Bitrate is the amount of data used to encode one second of audio, measured in kilobits per second (kbps). Higher bitrates mean better audio quality but larger file sizes.

Why Bitrate Matters for Podcasters

Bitrate determines how much data is used to represent each second of your audio file. Measured in kilobits per second (kbps), bitrate directly affects both audio quality and file size. Higher bitrates preserve more audio detail and sound better, but they also create larger files that take longer to download and use more bandwidth. For podcasting, the standard bitrate is 128 kbps, which provides excellent quality for speech while keeping file sizes reasonable. At 128 kbps, a 60-minute podcast episode is typically 50-60 MB. Some podcasters use 192 kbps for shows with significant music content, as music benefits more from higher bitrates than speech alone.

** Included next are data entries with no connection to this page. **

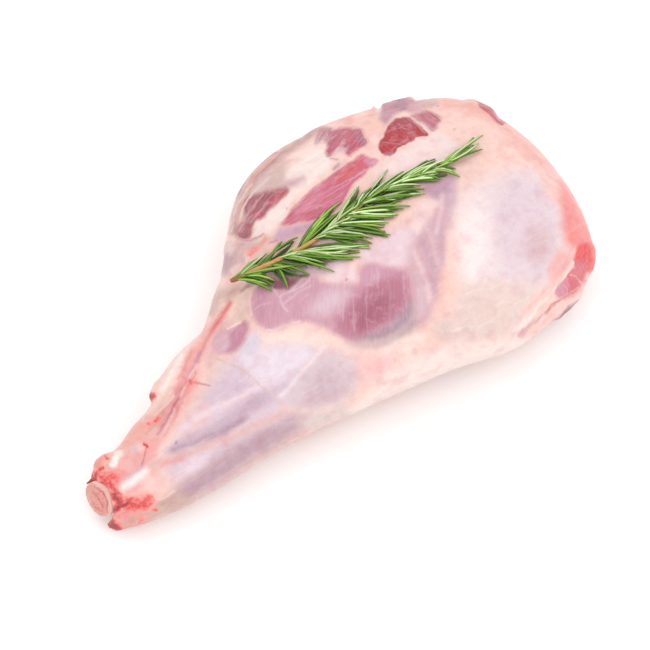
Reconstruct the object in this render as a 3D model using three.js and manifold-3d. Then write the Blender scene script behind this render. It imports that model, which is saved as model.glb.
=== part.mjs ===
// A raw bone-in leg of lamb lying on its outer side, with a sprig of rosemary on top.
// Millimetres, +Z up. X runs along the leg, from the shank end (-X) to the rump (+X), and Y across it:
// the shin side is -Y and the inner thigh bulges out to +Y. The leg rests on a flat patch at z = 0.

import * as THREE from "three";
import { mergeVertices } from "three/addons/utils/BufferGeometryUtils.js";
import Module from "manifold-3d";

const wasm = await Module();
wasm.setup();

// The whole leg
const shankEnd = -183; // x where the meat of the shank stops
const rumpEnd = 195; // x where the rump stops
const shankRounding = 5; // how far back the meat's edge rounds off at the shank end
const rumpRounding = 44; // and at the rump
const ringsAlong = 52;
const pointsAround = 42;
const endCrowding = 0.8; // 0 spreads the rings evenly along the leg, 1 crowds them at both ends

// The meat's reach at places along it: shin side, inner side, underside and top.
// An underside below 0 is where the leg's own weight flattens it on the table.
const stations = [
  { x: -194, shin: -84, inner: -42, under: 1, top: 36 },
  { x: -169, shin: -89, inner: -36, under: 0, top: 39 },
  { x: -139, shin: -92, inner: -24, under: -1, top: 42 },
  { x: -104, shin: -91, inner: -11, under: -1, top: 47 },
  { x: -74, shin: -89, inner: 10, under: -2, top: 55 },
  { x: -44, shin: -90, inner: 41, under: -3, top: 65 },
  { x: -9, shin: -93, inner: 87, under: -5, top: 76 },
  { x: 21, shin: -96, inner: 104, under: -6, top: 84 },
  { x: 56, shin: -99, inner: 107, under: -6, top: 89 },
  { x: 101, shin: -107, inner: 102, under: -6, top: 91 },
  { x: 136, shin: -104, inner: 94, under: -6, top: 88 },
  { x: 166, shin: -100, inner: 85, under: -6, top: 82 },
  { x: 196, shin: -95, inner: 75, under: -4, top: 72 },
];
const widestShare = 0.42; // the widest line runs at this share of the height
const topSquareness = 2.1; // 2 is an ellipse, more is squarer
const sideSquareness = 2.1;
const crestLean = -0.1; // the crest lies this share of the half width towards the shin

// Swells and hollows of the upper surface: centre, reach along and across, turn in degrees, and lift
const swells = [
  { name: "rump dome", x: 111, y: -46, along: 55, across: 42, turn: 20, lift: 5 },
  { name: "inner thigh", x: 41, y: 53, along: 60, across: 26, turn: -8, lift: 4 },
  { name: "thigh muscle", x: 11, y: -36, along: 42, across: 26, turn: 8, lift: 3.5 },
  { name: "shin muscle", x: -94, y: -57, along: 60, across: 15, turn: 4, lift: 3 },
  { name: "hollow behind the knee", x: -51, y: 4, along: 34, across: 11, turn: 40, lift: -4 },
  { name: "seam below the rump", x: 63, y: -60, along: 12, across: 46, turn: 24, lift: -3.5 },
  { name: "hollow at the aitch cut", x: 113, y: 45, along: 34, across: 14, turn: 12, lift: -4 },
  { name: "tendon groove", x: -129, y: -37, along: 42, across: 5, turn: 14, lift: -4 },
];

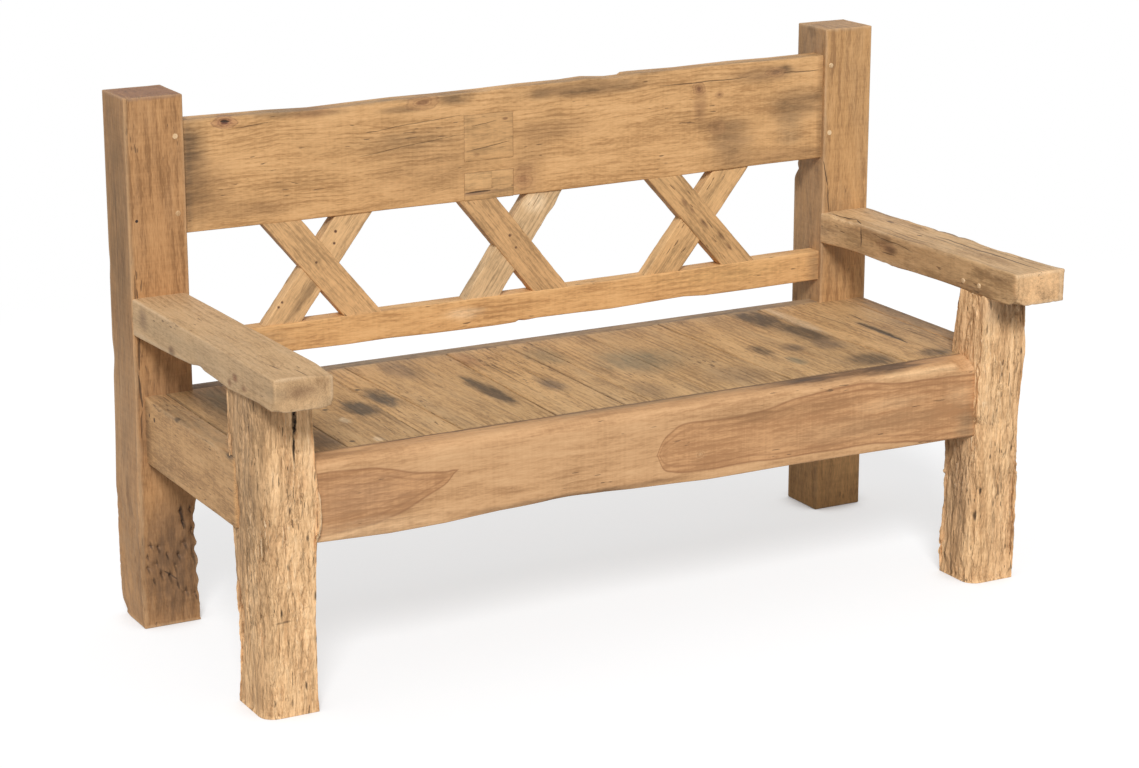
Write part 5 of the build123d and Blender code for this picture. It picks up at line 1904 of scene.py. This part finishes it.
@dataclass
class Studio:
    """The camera, the lamps and the floor. Places are in metres and turns in degrees."""

    camera_place: Point = (-2.3975, -4.3206, 1.8012)
    camera_turn: Point = (90 - 15.786, 0.014, -28.548)
    lens: float = 91.789
    sensor: float = 36
    key: float = 2.5
    key_way: Point = (-0.36, -0.70, 0.62)
    key_angle: float = 16
    ambient: float = 0.46
    floor_half: float = 20
    floor_glow: float = 0.52
    floor_white: float = 1.22

    def build(self) -> None:
        """Sets up the camera, the light and the floor."""
        scene = bpy.context.scene
        scene.view_settings.view_transform = "Standard"
        self.camera(scene)
        self.lamps(scene)
        self.floor()

    def camera(self, scene: bpy.types.Scene) -> None:
        """Adds the camera."""
        data = bpy.data.cameras.new("camera")
        data.lens, data.sensor_width, data.clip_end = self.lens, self.sensor, 100
        camera = bpy.data.objects.new("camera", data)
        camera.location = self.camera_place
        camera.rotation_euler = Euler([math.radians(angle) for angle in self.camera_turn])
        scene.collection.objects.link(camera)
        scene.camera = camera

    def lamps(self, scene: bpy.types.Scene) -> None:
        """Adds the key lamp and the even light all round, which the camera sees as plain white."""
        lamp = bpy.data.lights.new("key", "SUN")
        lamp.energy = self.key
        lamp.angle = math.radians(self.key_angle)
        key = bpy.data.objects.new("key", lamp)
        key.rotation_euler = Vector(self.key_way).normalized().to_track_quat("Z", "Y").to_euler()
        scene.collection.objects.link(key)
        world = scene.world or bpy.data.worlds.new("studio")
        scene.world = world
        world.use_nodes = True
        world.node_tree.nodes.clear()
        sketch = Sketch(world.node_tree)
        light = sketch.get("Background", {"Color": WHITE, "Strength": self.ambient})
        white = sketch.get("Background", {"Color": WHITE, "Strength": 1})
        path = sketch.outs(sketch.add("LightPath"))
        seen = sketch.math("MAXIMUM", path["Is Camera Ray"], path["Is Glossy Ray"])
        seen = sketch.math("MAXIMUM", seen, path["Is Transmission Ray"])
        sketch.add("OutputWorld", {"Surface": sketch.get("MixShader", {0: seen, 1: light, 2: white})})

    def floor(self) -> None:
        """Adds the pale floor, which fades to white away from the settle and darkens near the settle's feet as painted
        contact shade.
        """
        bpy.ops.object.select_all(action="DESELECT")
        bpy.ops.mesh.primitive_plane_add(size=2 * self.floor_half, location=(0, 0, -0.0002))
        bpy.ops.object.transform_apply(location=True, rotation=True, scale=True)
        floor = bpy.context.object
        floor.name = "floor"
        made, sketch = new_material("studio_floor")
        place = sketch.get("TexCoord", out="Object")
        fade = sketch.smooth((place * (0.75, 1, 0)).length(), 0.9, 2.6)
        seen = sketch.get("LightPath", out="Is Camera Ray")
        glow = fade.mad(1 - self.floor_glow, self.floor_glow)
        plain = sketch.get("BsdfDiffuse", {"Color": sketch.mix(seen, (0.62, 0.62, 0.62), (0.88, 0.885, 0.90))})
        # Painted contact shade: where ambient occlusion finds the settle close by, the white glow gives way to the
        # darker plain floor.
        near = sketch.get("AmbientOcclusion", {"Distance": 0.07}, "AO", samples=8)
        level = fade.mad(1 - self.floor_white, self.floor_white)
        white = sketch.get("Emission", {"Color": WHITE, "Strength": level})
        shown = seen * (glow * sketch.smooth(near, 0.25, 0.85))
        sketch.add("OutputMaterial", {"Surface": sketch.get("MixShader", {0: shown, 1: plain, 2: white})})
        floor.data.materials.append(made)


def main() -> None:
    """Builds the settle and its studio."""
    logging.basicConfig(level=logging.INFO, format="%(name)s %(message)s")
    Studio().build()
    for assembly in (BackPosts(), CrestBoard(), LowerBackRail(), CrossSlats(), Armrests(), FrontLegs(),
                     SeatRails(), SeatPlanks(), Pegs(), Bearers()):
        LOG.info("building %s", type(assembly).__name__)
        assembly.build()


if __name__ == "__main__":
    main()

Very few podcasters use bitrates above 192 kbps because the quality improvement becomes imperceptible to most listeners, while file sizes grow significantly. Lower bitrates like 64 kbps or 96 kbps are generally not recommended for podcasts because they can make speech sound muffled or robotic. When exporting your final MP3, your editing software will ask you to choose a bitrate. For most podcasters, 128 kbps stereo (or 64 kbps mono if you're doing voice-only) is the sweet spot—excellent quality that listeners won't notice is compressed, with file sizes that won't frustrate people on slower connections. The key is consistency—use the same bitrate for all episodes so your file sizes are predictable.